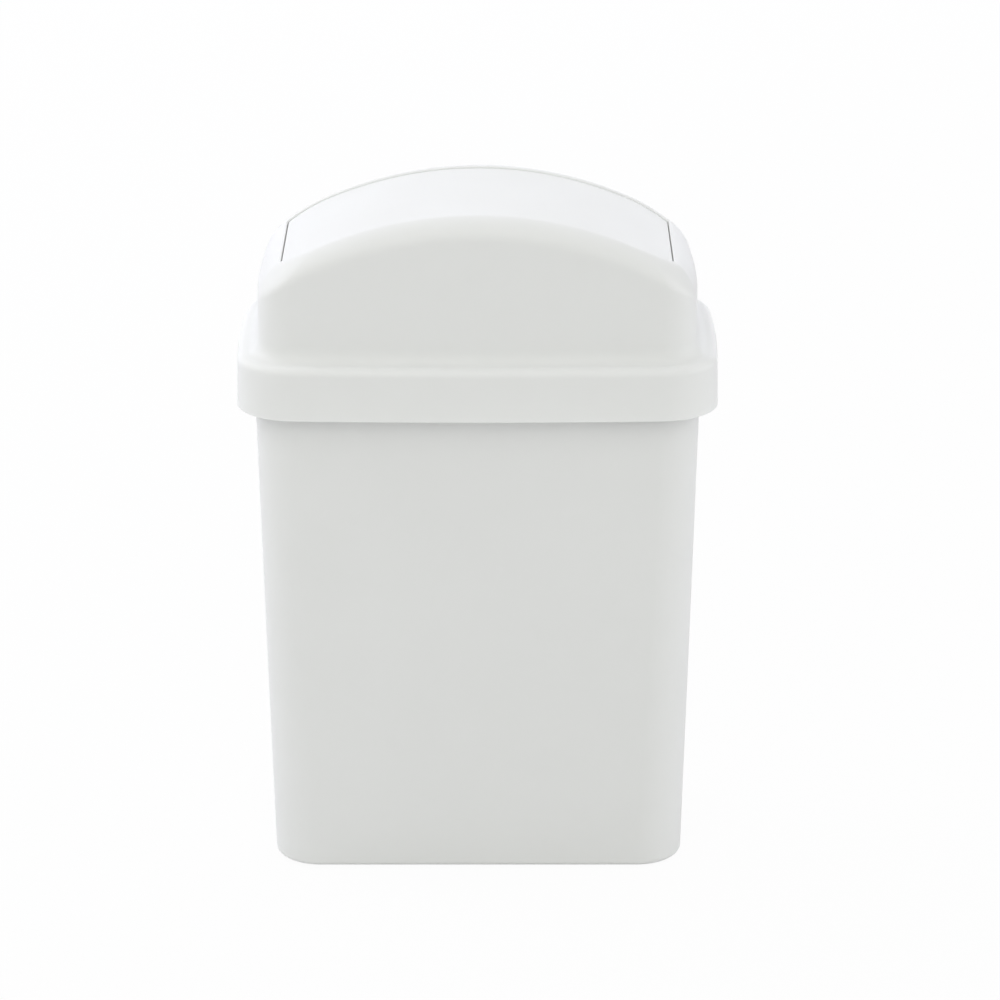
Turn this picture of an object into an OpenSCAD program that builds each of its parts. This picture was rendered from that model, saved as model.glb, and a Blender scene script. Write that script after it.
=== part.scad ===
// Countertop trash can with a swing lid: a drafted bucket, a lift-off hood with an arched roof,
// and a curved flap that swings on two stub pins. Millimetres, +Z up, +X along the wide side,
// origin on the surface that the bucket stands on, under its middle.

/* [Bucket] */
// Width of the bucket at its foot
base_w = 158.2; // [146:0.2:170]
// Depth of the bucket at its foot
base_d = 79.4; // [74:0.2:96]
// Height of the bucket, from the surface that it stands on to the top of its rim
bucket_h = 205.7; // [150:0.1:260]
// Lean of the bucket's walls from the vertical, in degrees
draft_angle = 1.6; // [0.5:0.01:2.4]
// Thickness of the bucket's walls and floor
bucket_wall = 1.6; // [1.2:0.1:2.2]
// Radius of the bucket's upright corners at its foot
foot_corner_r = 17.8; // [14:0.2:24]
// Radius of the bucket's upright corners at its rim
rim_corner_r = 13.6; // [12:0.2:20]
// How far the bucket's long sides bulge at the rim, where they are flat at the foot
side_bow = 2.5; // [0:0.1:3]
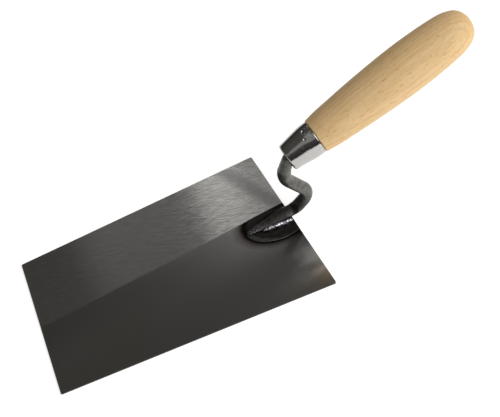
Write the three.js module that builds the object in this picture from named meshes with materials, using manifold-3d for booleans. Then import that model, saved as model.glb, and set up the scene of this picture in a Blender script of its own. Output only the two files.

--

# Problem description:
Count every line in the preceding entries where the string "builds" appears, then state only the total.

# Worked answer:
2